**The problem:**
Report only the number of lines that hold the word "Identity".

**Available data:**
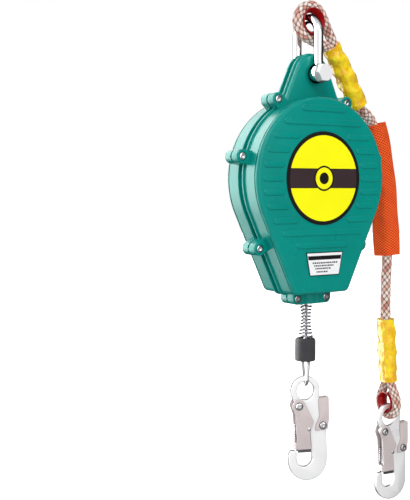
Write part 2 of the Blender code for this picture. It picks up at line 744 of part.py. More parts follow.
def lanyard():
    half_gap = 0.0018
    hanging = thimble("upper_thimble", UPPER_EYE, (0, 1, 0), 0.011, 0.0126, EYE_ROPE_RADIUS, LANYARD_UPPER)
    leave = UPPER_EYE + (UPPER_SPLICE[0] - UPPER_EYE).normalized() * hanging
    approach = Vector((0.108, 0.0135, 0.082))
    last = UPPER_BEND + (approach - UPPER_BEND).normalized() * half_gap
    path = [leave, *UPPER_SPLICE, approach, last]
    rope = eye_rope("lanyard_rope_upper", UPPER_EYE, (0, 1, 0), hanging, path)
    piece(rope, ROPE, LANYARD_UPPER)
    splice_sleeve("splice_sleeve_upper", UPPER_SPLICE, LANYARD_UPPER)

    line = [(0.130, 0.035), (0.138, -0.007), (0.144, -0.055)]
    middle = smooth_path([UPPER_BEND, *[(x, LANYARD_Y, z) for x, z in line], LOWER_BEND], 3)
    middle[0] += (middle[1] - middle[0]).normalized() * half_gap
    middle[-1] += (middle[-2] - middle[-1]).normalized() * half_gap
    piece(tube("lanyard_rope_middle", middle, ROPE_RADIUS), ROPE, LANYARD_MIDDLE)
    cover_line = [*middle]
    cover_line[0] = middle[0] + (middle[1] - middle[0]).normalized() * 0.0012
    cover_line[-1] = middle[-1] + (middle[-2] - middle[-1]).normalized() * 0.0012
    sleeve = loft("wear_sleeve", cover_line, WEAR_ACROSS, WEAR_HALF_WIDTH, WEAR_HALF_THICKNESS)
    longer = [middle[0] * 2 - middle[1], *middle[1:-1], middle[-1] * 2 - middle[-2]]
    carve(sleeve, tube("bore", longer, ROPE_RADIUS + 0.0004))
    piece(sleeve, ORANGE_WEBBING, LANYARD_MIDDLE)

    across = Vector((math.cos(LANYARD_HOOK_YAW), math.sin(LANYARD_HOOK_YAW), 0))
    lower = thimble("lower_thimble", LOWER_EYE, across, 0.0095, 0.0109, 0.0062, LANYARD_LOWER)
    bend_out = Vector((0.1465, LANYARD_Y, -0.140))
    first = LOWER_BEND + (bend_out - LOWER_BEND).normalized() * half_gap
    path = [first, bend_out, *LOWER_SPLICE, LOWER_EYE + Vector((0, 0, lower))]
    rope = eye_rope("lanyard_rope_lower", LOWER_EYE, across, lower, path)
    piece(rope, ROPE, LANYARD_LOWER)
    splice_sleeve("splice_sleeve_lower", LOWER_SPLICE, LANYARD_LOWER)


# ---------------------------------------------------------------- snap hooks


def hook_outline():
    """Ring, spine and hooked nose, counterclockwise from the ring's right side."""
    ring = arc(HOOK_EYE, HOOK_EYE_OUTER, -15, 200, 14)
    neck = [*arc(GATE_PIVOT, 0.006, 150, 255, 5), (-0.004, -0.044), (0.005, -0.060)]
    spine = [(0.006, -0.066), (0.008, -0.084)]
    bowl = arc((-0.0006, -0.100), 0.0102, 0, -170, 10)
    nose = [(-0.0107, -0.092), (-0.013, -0.0895), (-0.018, -0.0895), (-0.0208, -0.094)]
    outside = arc((0.0039, -0.103), 0.0247, 180, 360, 13)
    back = [(0.0275, -0.066), (0.023, -0.050), (0.020, -0.040)]
    return ring + neck + spine + bowl + nose + outside + back


def hook_body(name, frame):
    plate = prism(name, hook_outline(), -HOOK_HALF, HOOK_HALF, [circle(HOOK_EYE, HOOK_EYE_RADIUS, 18)])
    bevel_rim(plate, [-HOOK_HALF, HOOK_HALF], HOOK_CHAMFER, 1)
    for x, z in (GATE_PIVOT, LEVER_PIVOT):
        carve(plate, rod("rivet_hole", (x, -0.01, z), (x, 0.01, z), RIVET_HOLE, 14))
    return hooked(plate, frame, ZINC, frame)


def cheeks(name, outline, near, far, pivot):
    """Two flat side plates, one on each face of the hook body, with the pivot's hole through both."""
    hole = [circle(pivot, RIVET_HOLE, 14)]
    front = prism(name, outline, -far, -near, hole)
    back = prism("back_cheek", outline, near, far, hole)
    return front, back


def gate(name, frame, body):
    """The folded gate: two cheeks on the gate rivet, joined by a web across the hook's mouth."""
    x, z = GATE_PIVOT
    outline = [
        *arc(GATE_PIVOT, 0.0085, 20, 190, 10),
        (-0.0137, -0.035 - 0.010),
        (-0.0107, -0.0875),
        (0.0071, -0.0875),
        (0.0054, -0.073),
        (0.0048, -0.066),
        (0.0077, -0.060),
        (0.0101, -0.0533),
    ]
    front, back = cheeks(name, outline, GATE_NEAR, GATE_FAR, GATE_PIVOT)
    web = [(-0.0132, -0.0795), (-0.0132, -0.0872), (-0.0086, -0.0872), (-0.0086, -0.0795)]
    fuse(front, back, prism("web", web, -GATE_NEAR - 0.0005, GATE_NEAR + 0.0005))
    for side in (-1, 1):
        ends = [(LINK_RIVET[0], side * y, LINK_RIVET[1]) for y in (GATE_FAR - 0.0005, GATE_FAR + 0.0008)]
        fuse(front, rod("link_rivet", *ends, 0.002, 10))
    return hooked(front, frame, ZINC_PLATE, body)


def lever(name, frame, body):
    """The release lever: two cheeks on the lever rivet, joined along the outer edge by a thumb web."""
    outline = [
        (0.0161, -0.0248),
        (0.0298, -0.023),
        (0.0304, -0.050),
        (0.0290, -0.0643),
        (0.0120, -0.0660),
        (0.0130, -0.0573),
        (0.0160, -0.052),
        (0.0179, -0.0463),
        (0.0167, -0.0347),
    ]
    front, back = cheeks(name, outline, LEVER_NEAR, LEVER_FAR, LEVER_PIVOT)
    web = [(0.0284, -0.0236), (0.0297, -0.0234), (0.0302, -0.044), (0.0289, -0.044)]
    fuse(front, back, prism("web", web, -LEVER_NEAR - 0.0005, LEVER_NEAR + 0.0005))
    return hooked(front, frame, ZINC_PLATE, body)


def rivet(name, pivot, half_length, frame, body):
    x, z = pivot
    pin = rod(name, (x, -half_length, z), (x, half_length, z), RIVET_RADIUS, 10)
    for side in (-1, 1):
        ends = [(x, side * y, z) for y in (half_length - 0.0012, half_length)]
        fuse(pin, rod("head", *ends, 0.0042, 10))
    return hooked(pin, frame, BRIGHT_STEEL, body)


def hooked(obj, frame, material, body):
    """Moves a piece drawn in the hook's own axes to the hook's place, its origin on its body's joint."""
    bpy.context.view_layer.update()
    place = frame.matrix_world
    obj.data.transform(body.matrix_world.inverted() @ place)
    obj.matrix_world = body.matrix_world
    return piece(obj, material, body)


def snap_hook(prefix, frame, gate_body, lever_body):
    hook_body(f"{prefix}_body", frame)
    gate(f"{prefix}_gate", frame, gate_body)
    lever(f"{prefix}_lever", frame, lever_body)
    rivet(f"{prefix}_gate_rivet", GATE_PIVOT, 0.0079, frame, frame)
    rivet(f"{prefix}_lever_rivet", LEVER_PIVOT, 0.0062, frame, frame)
    line = coil_points((-0.0108, 0, -0.056), (0, 0, -1), 0.018, lambda t: 0.0026, 5, 8)
    hooked(tube(f"{prefix}_gate_spring", line, 0.0005, 0), frame, SPRING_STEEL, gate_body)


# ---------------------------------------------------------------- cable end


def cable_end():
    tail = rod("cable_tail", (0, 0, -0.113), (0, 0, FERRULE_TOP - 0.002), CABLE_RADIUS, 10)
    piece(tail, WIRE_ROPE, LINE_END)
    profile = [
        (FERRULE_BORE, FERRULE_TOP),
        (FERRULE_RADIUS - 0.0025, FERRULE_TOP),
        (FERRULE_RADIUS, FERRULE_TOP - 0.003),
        (FERRULE_RADIUS, FERRULE_END + 0.001),
        (FERRULE_RADIUS - 0.001, FERRULE_END),
        (FERRULE_BORE, FERRULE_END),
    ]
    piece(turned("ferrule_sleeve", profile, ABOUT_Z, 28), BLACK_RUBBER, LINE_END)

    outlet, waist, seat = 0.0100, 0.0056, 0.0085
    spring_top, spring_end = -0.1400, FERRULE_TOP + 0.0015
    taper = 0.55

    def spring_radius(t):
        upper, lower = max(0.0, 1 - t / taper), max(0.0, (t - taper) / (1 - taper))
        return waist + (outlet - waist) * upper**1.5 + (seat - waist) * lower**2

    line = coil_points((0, 0, spring_top), (0, 0, -1), spring_top - spring_end, spring_radius, 13, 8)
    piece(tube("buffer_spring", line, 0.0009, 0), SPRING_STEEL, LINE_END)

    back = Vector((-math.sin(CABLE_HOOK_YAW), math.cos(CABLE_HOOK_YAW), 0))
    leg, crimp, drop = 0.0028, Vector((0, 0, -0.200)), Vector((0, 0, 0.024))
    left = [crimp - back * leg, crimp - back * leg - drop]
    right = [crimp + back * leg - drop, crimp + back * leg]
    under = arc((0, 0), CABLE_EYE_RADIUS, 170, 370, 14)
    loop = [CABLE_HOOK + back * a + Vector((0, 0, b)) for a, b in under]
    piece(tube("cable_eye", [*left, *loop, *right], CABLE_RADIUS, 2), WIRE_ROPE, LINE_END)


# ---------------------------------------------------------------- build

clear_scene()
PARTS = new_collection("self_retracting_lifeline")
CUTTERS = new_collection("cutters")

TEAL = new_material("teal_enamel", (0.005, 0.25, 0.22), 0.35, 0.0)
BLACK_RUBBER = new_material("black_rubber", (0.05, 0.05, 0.05), 0.6, 0.0)
BLACK_PLASTIC = new_material("black_plastic", (0.03, 0.03, 0.03), 0.5, 0.0)
BRIGHT_STEEL = new_material("bright_steel", (0.75, 0.75, 0.75), 0.25, 1.0)
PRESSED_STEEL = new_material("pressed_steel", (0.62, 0.62, 0.62), 0.4, 1.0)
GREY_STEEL = new_material("grey_steel", (0.45, 0.46, 0.48), 0.4, 1.0)
DARK_STEEL = new_material("dark_steel", (0.2, 0.2, 0.21), 0.45, 1.0)
SPRING_STEEL = new_material("spring_steel", (0.5, 0.5, 0.52), 0.3, 1.0)
CHROME = new_material("chrome", (0.85, 0.85, 0.87), 0.08, 1.0)
ZINC = new_material("zinc_forging", (0.72, 0.72, 0.72), 0.35, 1.0)
ZINC_PLATE = new_material("zinc_plate", (0.62, 0.58, 0.57), 0.4, 1.0)
WIRE_ROPE = new_material("wire_rope", (0.55, 0.55, 0.55), 0.35, 1.0)
DRUM_GREY = new_material("cast_aluminium", (0.5, 0.5, 0.52), 0.5, 1.0)
BRONZE = new_material("bronze", (0.6, 0.4, 0.2), 0.35, 1.0)
FRICTION_LINING = new_material("friction_lining", (0.2, 0.14, 0.1), 0.8, 0.0)
YELLOW_DECAL = new_material("yellow_decal", (0.95, 0.9, 0.02), 0.4, 0.0)
WHITE_LABEL = new_material("white_label", (0.9, 0.9, 0.9), 0.4, 0.0)
RED_THIMBLE = new_material("red_thimble", (0.35, 0.01, 0.01), 0.3, 0.0)
YELLOW_SLEEVE = new_material("yellow_sleeve", (0.85, 0.6, 0.02), 0.4, 0.0)
ORANGE_WEBBING = new_material("orange_webbing", (0.85, 0.12, 0.03), 0.8, 0.0)
ROPE = new_material("rope", (0.8, 0.6, 0.55), 0.8, 0.0)


def at(x, y, z, yaw=0.0):
    return Matrix.Translation((x, y, z)) @ Matrix.Rotation(yaw, 4, "Z")


def in_hook(frame, pivot):
    bpy.context.view_layer.update()
    return frame.matrix_world @ Matrix.Translation((pivot[0], 0, pivot[1]))


HOUSING = new_body("housing", at(0, 0, 0))
DRUM = new_body("drum", at(0, 0, 0), HOUSING)
PAWL_1 = new_body("pawl_pivot_1", at(0, 0, PAWL_PIVOT), DRUM)
PAWL_2 = new_body("pawl_pivot_2", at(0, 0, -PAWL_PIVOT), DRUM)
RATCHET = new_body("ratchet", at(0, 0, 0), HOUSING)
SHACKLE = new_body("shackle", at(0, 0, BOLT_HEIGHT), HOUSING)
LANYARD_UPPER = new_body("lanyard_upper", at(0, 0, SHACKLE_SHOULDER + SHACKLE_HALF_WIDTH), SHACKLE)
LANYARD_MIDDLE = new_body("lanyard_middle", at(*UPPER_BEND), LANYARD_UPPER)
LANYARD_LOWER = new_body("lanyard_lower", at(*LOWER_BEND), LANYARD_MIDDLE)
LANYARD_SNAP = new_body("lanyard_hook", at(*LANYARD_HOOK, LANYARD_HOOK_YAW), LANYARD_LOWER)
LANYARD_GATE = new_body("lanyard_gate", in_hook(LANYARD_SNAP, GATE_PIVOT), LANYARD_SNAP)
LANYARD_LEVER = new_body("lanyard_lever", in_hook(LANYARD_SNAP, LEVER_PIVOT), LANYARD_SNAP)
LINE_END = new_body("line_end", at(0, 0, FERRULE_TOP), HOUSING)
CABLE_SNAP = new_body("cable_hook", at(*CABLE_HOOK, CABLE_HOOK_YAW), LINE_END)
CABLE_GATE = new_body("cable_gate", in_hook(CABLE_SNAP, GATE_PIVOT), CABLE_SNAP)
CABLE_LEVER = new_body("cable_lever", in_hook(CABLE_SNAP, LEVER_PIVOT), CABLE_SNAP)

housing()
drum_and_brake()
shackle()
lanyard()
cable_end()
snap_hook("cable_hook", CABLE_SNAP, CABLE_GATE, CABLE_LEVER)
snap_hook("lanyard_hook", LANYARD_SNAP, LANYARD_GATE, LANYARD_LEVER)
HOUSING.location.y -= REAR_DEPTH
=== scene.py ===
"""Looks for the self retracting lifeline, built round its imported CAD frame.

Shapes are drawn in metres about the point where the drum's axis crosses the parting plane between the covers.
show() then moves them into the row frame, where that plane is at y = PLANE.
"""

import json
from contextlib import contextmanager
from math import acos, asin, atan2, cos, degrees, hypot, pi, radians, sin, sqrt, tan

import bmesh
import bpy
import numpy as np
from mathutils import Matrix, Vector, noise


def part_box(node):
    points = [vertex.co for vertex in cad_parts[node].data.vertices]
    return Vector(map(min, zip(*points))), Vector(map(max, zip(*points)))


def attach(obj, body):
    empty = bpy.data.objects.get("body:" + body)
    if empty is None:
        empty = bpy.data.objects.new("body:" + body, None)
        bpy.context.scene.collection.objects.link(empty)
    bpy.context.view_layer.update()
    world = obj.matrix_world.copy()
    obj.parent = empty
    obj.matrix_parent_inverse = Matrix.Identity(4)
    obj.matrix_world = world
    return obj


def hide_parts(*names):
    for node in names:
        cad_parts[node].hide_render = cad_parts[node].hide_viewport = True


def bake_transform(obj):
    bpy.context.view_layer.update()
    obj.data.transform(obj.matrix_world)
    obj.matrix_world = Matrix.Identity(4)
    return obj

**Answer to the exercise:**
2